Some popular machine learning packages, like ray (go bears!) make use of /dev/shm space and strongly recommend that /dev/shm allocation be at least 1/3rd of the RAM allocation on a container. Otherwise it will throw a warning like below:
024-01-23 03:24:21,039 WARNING services.py:1996 -- WARNING: The object store is using /tmp instead of /dev/shm because /dev/shm has only 67108864 bytes available. This will harm performance! You may be able to free up space by deleting files in /dev/shm. If you are inside a Docker container, you can increase /dev/shm size by passing '--shm-size=2.00gb' to 'docker run' (or add it to the run_options list in a Ray cluster config). Make sure to set this to more than 30% of available RAM.

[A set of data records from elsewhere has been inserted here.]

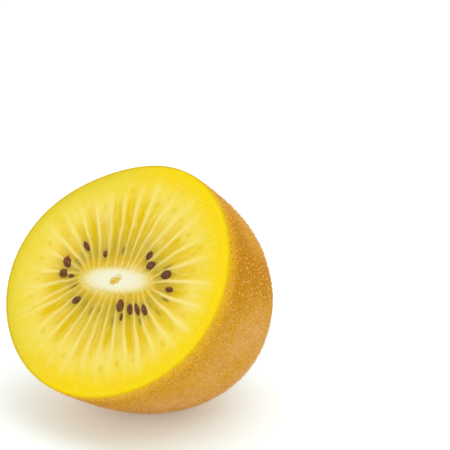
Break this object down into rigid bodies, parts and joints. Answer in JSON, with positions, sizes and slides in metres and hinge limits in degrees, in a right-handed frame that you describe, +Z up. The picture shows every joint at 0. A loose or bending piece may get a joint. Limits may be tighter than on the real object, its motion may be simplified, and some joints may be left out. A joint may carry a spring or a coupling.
{
  "type": "golden kiwi fruit half",
  "caption": "Half of a golden kiwi fruit cut across its middle: thin brown-gold skin, yellow flesh with spoke-like chamber walls and seeds, pale core, and a stem button at the closed end.",
  "frame": {"origin": "middle of the small flat spot the half rests on, at table level", "axes": "+Z up; the cut face looks towards -Y and 37.5 degrees up; +X to the right when looking at the cut face"},
  "size_m": [0.0549, 0.0521, 0.0525],
  "materials": {
    "skin": "thin dry golden-brown fruit skin, satin, with fine raised speckles",
    "flesh": "moist golden-yellow fruit flesh, slightly translucent, with small dark brown seeds set in its face",
    "core": "firm cream-white fruit core, moist satin",
    "stem_button": "dry corky scar, orange-tan pads round a dark hollow, matt"
  },
  "bodies": {
    "root": {"skin": "skin", "flesh": "flesh", "core": "core", "stem_button": "stem_button"}
  },
  "joints": []
}
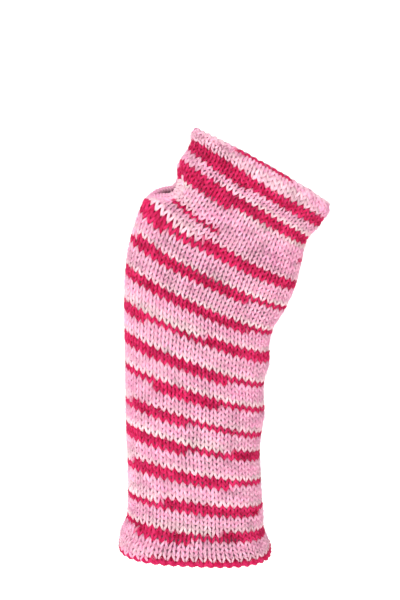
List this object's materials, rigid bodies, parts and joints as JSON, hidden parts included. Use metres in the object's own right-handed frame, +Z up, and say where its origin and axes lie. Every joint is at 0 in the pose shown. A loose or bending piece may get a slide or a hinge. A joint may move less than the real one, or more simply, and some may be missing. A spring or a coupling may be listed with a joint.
{
  "type": "knitted wrist warmer",
  "caption": "Long striped wool wrist warmer in its worn, hollow form: a seamless knitted tube over forearm, wrist and hand, open at both ends, with a thumb opening.",
  "frame": {"origin": "centre of the hollow at the wearer's wrist, where the arm and hand hold the warmer", "axes": "+Z up along the forearm towards the hand, the back of the hand faces -Y, the thumb is towards -X"},
  "size_m": [0.1263, 0.066, 0.2636],
  "materials": {
    "hem_wool": "matt knitted wool, magenta edge on pink",
    "arm_wool": "matt knitted wool, pink with magenta and cream stripes",
    "hand_wool": "matt knitted wool, pink with magenta and cream stripes",
    "lip_wool": "matt knitted wool, pink",
    "rim_wool": "matt knitted wool, pale pink and cream"
  },
  "bodies": {
    "root": {"cast_on_hem": "hem_wool", "arm_tube": "arm_wool", "hand_tube": "hand_wool", "thumb_lip": "lip_wool", "finger_rim": "rim_wool"}
  },
  "joints": []
}
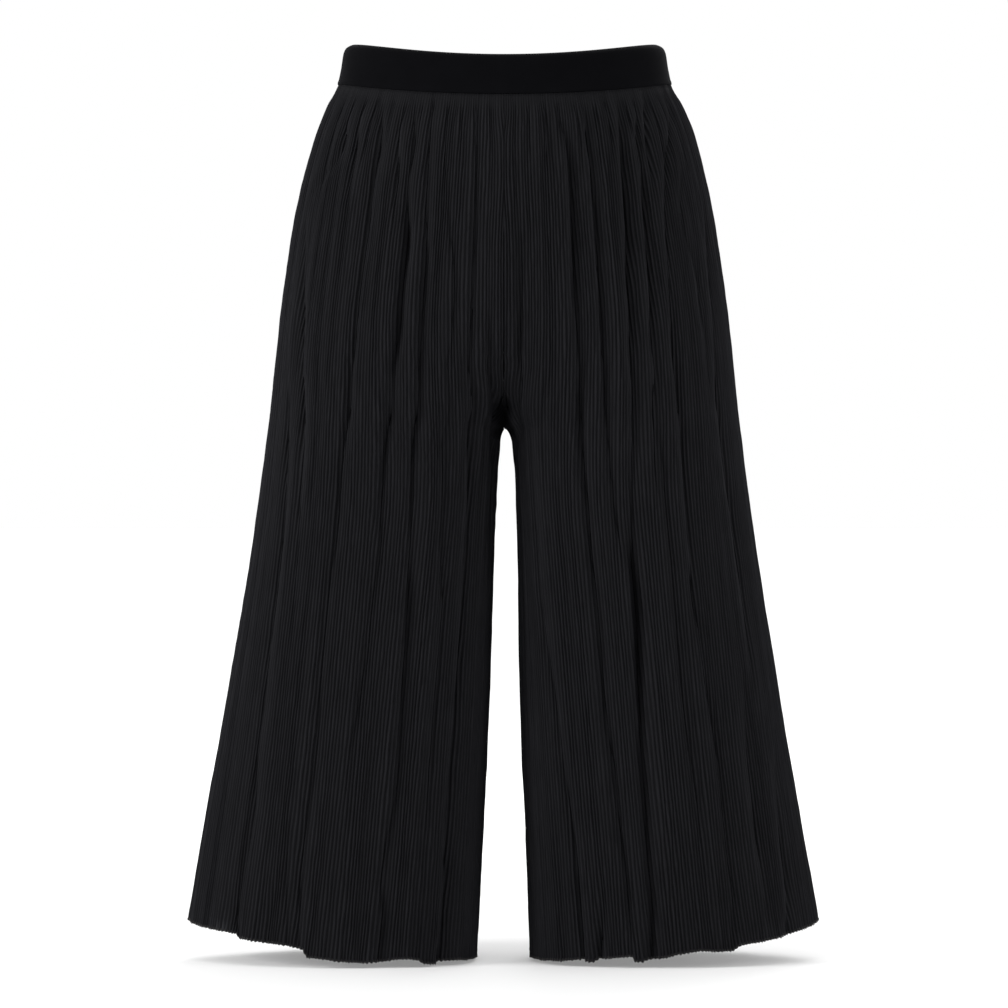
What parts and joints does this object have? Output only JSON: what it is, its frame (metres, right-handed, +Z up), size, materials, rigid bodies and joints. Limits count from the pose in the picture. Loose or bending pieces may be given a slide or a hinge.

2024-01-23 03:24:21,181 INFO worker.py:1724 -- Started a local Ray instance.
When running a jupyterlab in a standalone docker, --shm-size argument shown works perfectly. But, how do we accomplish this in a JupyterHub helm chart config.yaml when running with kubernetes?
but this configuration confuses me a bit – I don’t see any line in that config sets the size. e.g. surely there are different configurations for --shm-volume 30GB vs --shm-volume 10GB ? Or is this automatically set as a percent of the memory allocated to a container?
The volume shm-volume will be created when the user’s pod is created, and destroyed after the pod is destroyed. SHM usage by the pod will count towards its memory limit. When the memory limit is exceeded, the pod will be evicted.
Thanks @stebo85 , yes, sorry I wasn’t more clear with my question, but I’d read those docs before asking here. They state very clearly that the default shm size is a mere 64Mb,
The following configuration will increase the SHM allocation by mounting a tmpfs (ramdisk) at /dev/shm , replacing the default 64MB allocation.
Replaced with what size? I understand that shm use will count against the pod’s total RAM use, but I don’t see any size argument here. Is this saying that the user can now write up to the full RAM allocated to the pod to /dev/shm? Sorry if I’m being dense.
Agree - that’s not 100% clear in the documentation. On my installation, after following this instruction, /dev/shm in the pod shows as the size of the RAM of the underlying compute node, so in my case 250GB (I think it’s subtracting some RAM of the 256GB for Kubernetes overhead?). My understanding is (and please anyone correct me on this), that this shm size can be filled by the pod up to the RAM limit of the pod in your config. So, let’s say you have
singleuser:
memory:
limit: 7G
guarantee: 4G
then the pod will be killed when the RAM usage + the usage of shm is more than 7GB combined.